Exercise
Return only the lines running from the line that holds "The OpenSCAD and" to the line that holds "ring(cable_d / 2", including both.

# start of Provided data

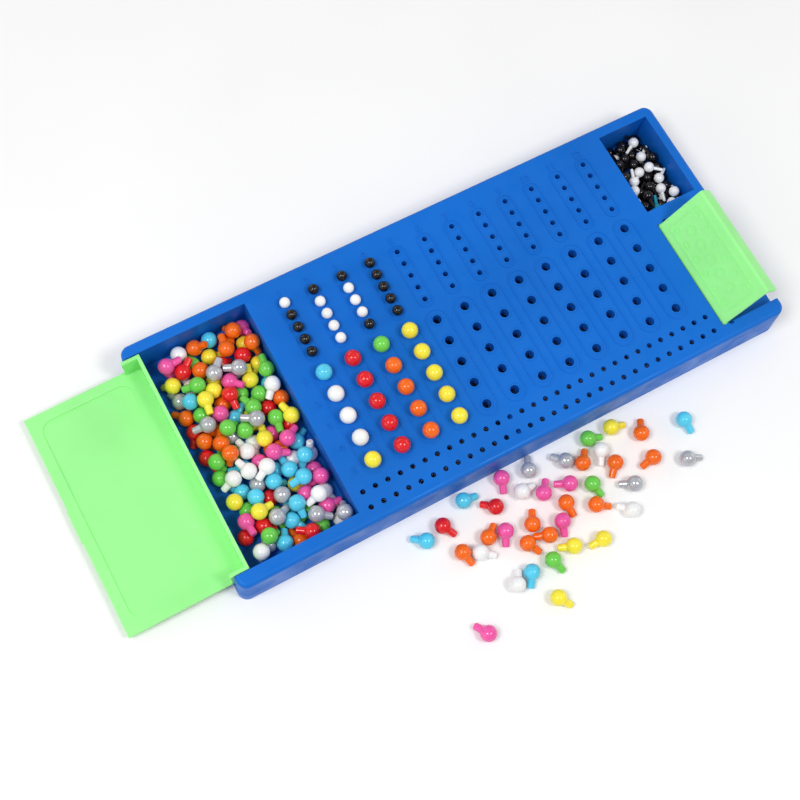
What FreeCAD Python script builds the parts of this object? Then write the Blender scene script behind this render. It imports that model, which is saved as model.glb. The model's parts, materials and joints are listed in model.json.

# end of Provided data
# start of Provided data

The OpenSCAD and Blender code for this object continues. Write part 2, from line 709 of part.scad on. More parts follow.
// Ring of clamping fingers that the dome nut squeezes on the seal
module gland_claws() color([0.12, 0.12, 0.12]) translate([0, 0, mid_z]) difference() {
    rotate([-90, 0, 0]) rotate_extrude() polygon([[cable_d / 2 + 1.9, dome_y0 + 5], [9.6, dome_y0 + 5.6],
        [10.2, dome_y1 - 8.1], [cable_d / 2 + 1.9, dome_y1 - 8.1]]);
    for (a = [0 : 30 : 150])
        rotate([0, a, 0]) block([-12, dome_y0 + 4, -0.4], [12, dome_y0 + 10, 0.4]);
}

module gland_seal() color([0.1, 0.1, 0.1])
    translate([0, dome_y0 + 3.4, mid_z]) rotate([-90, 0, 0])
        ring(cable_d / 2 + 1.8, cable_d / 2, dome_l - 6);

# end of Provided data

The solution
The OpenSCAD and Blender code for this object continues. Write part 2, from line 709 of part.scad on. More parts follow.
// Ring of clamping fingers that the dome nut squeezes on the seal
module gland_claws() color([0.12, 0.12, 0.12]) translate([0, 0, mid_z]) difference() {
    rotate([-90, 0, 0]) rotate_extrude() polygon([[cable_d / 2 + 1.9, dome_y0 + 5], [9.6, dome_y0 + 5.6],
        [10.2, dome_y1 - 8.1], [cable_d / 2 + 1.9, dome_y1 - 8.1]]);
    for (a = [0 : 30 : 150])
        rotate([0, a, 0]) block([-12, dome_y0 + 4, -0.4], [12, dome_y0 + 10, 0.4]);
}

module gland_seal() color([0.1, 0.1, 0.1])
    translate([0, dome_y0 + 3.4, mid_z]) rotate([-90, 0, 0])
        ring(cable_d / 2 + 1.8, cable_d / 2, dome_l - 6);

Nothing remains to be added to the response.